Ultimately, though, it's not just an educational problem. It starts in the family. You almost have to have a craftsperson in the home to nurture those values, to teach you to clean, to care for things, to be able to see and appreciate detail and workmanship. So the problems of traditional industries are really problems with the current social environment. And frankly I don't see the solution coming out of Japan. At least in time to make a difference.

Look, every culture has its shortcomings. Take America. If Americans don't have an enemy or an opponent they don't concentrate or accomplish much. The society always seems to run on competitor-oriented policies, enemy-oriented policies. Japan's bad side is that if Japanese aren't imitating or following someone who has already succeeded, they won't even begin to work. They won't back or support anything that hasn't already proven successful. So if America were to tackle this problem, start a national Craft Council, create a great craft training program, Japan would pick it up in a minute. By themselves, Japanese won't do a damn thing about it.
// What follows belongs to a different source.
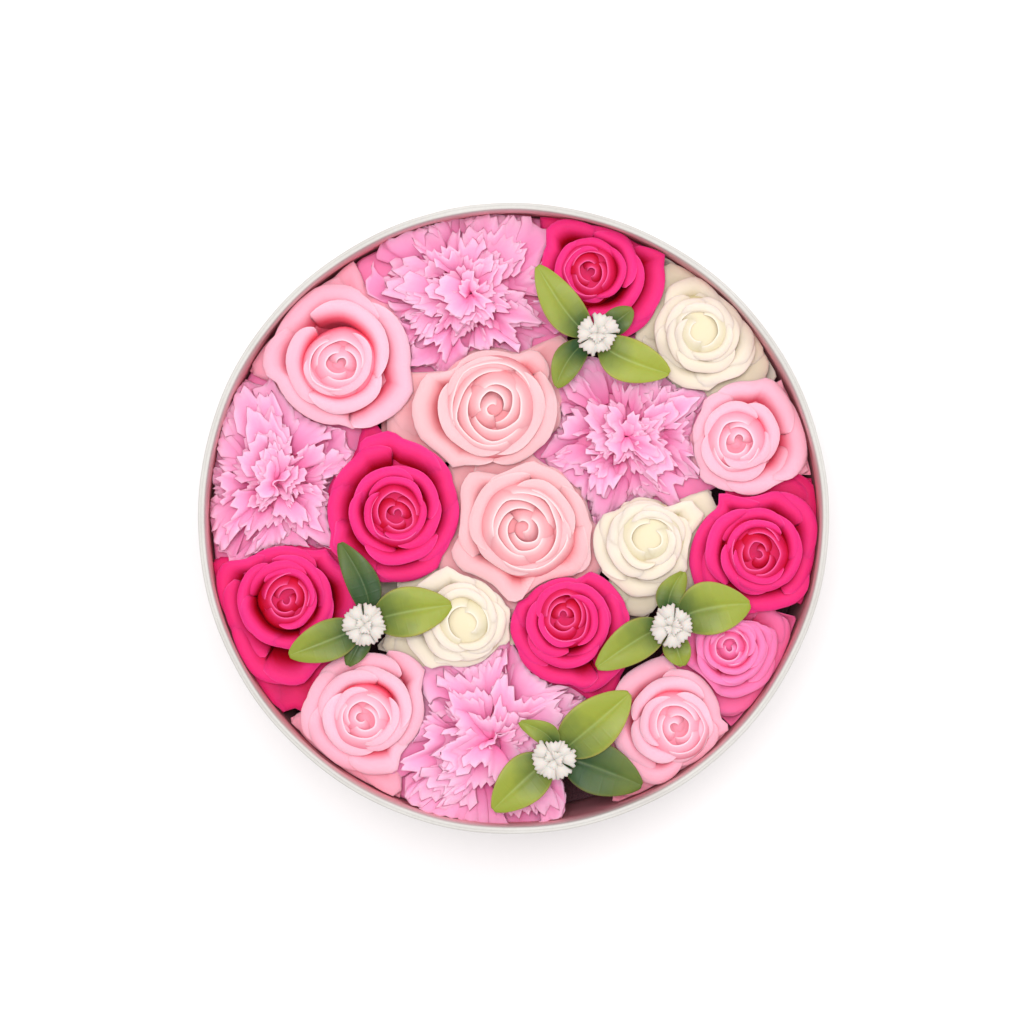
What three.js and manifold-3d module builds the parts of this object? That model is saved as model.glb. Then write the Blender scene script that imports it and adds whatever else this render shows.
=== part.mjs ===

They can't imagine something totally new and go on to successfully create it.

Japan envied western industrial power so we copied their most industrial education systems. Serving the individual, serving the nation's history or culture, even serving Japan's long-term best interests were never even an educational question. Everything, everybody was to serve the industrial system. There had been indigenous educational traditions for craftspeople that grew up during Edo, and the new system set out to systematically destroy them. The fewer self-employed craftsmen there were, the more jobless laborers would be available for industry. Meiji leaders saw handwork and the craft professions as primitive and inefficient. They encouraged people to give them up and devote their energies to the drive for heavy industrialization. That was conscious, official policy. And whatever you feel about it, it was very, very effective.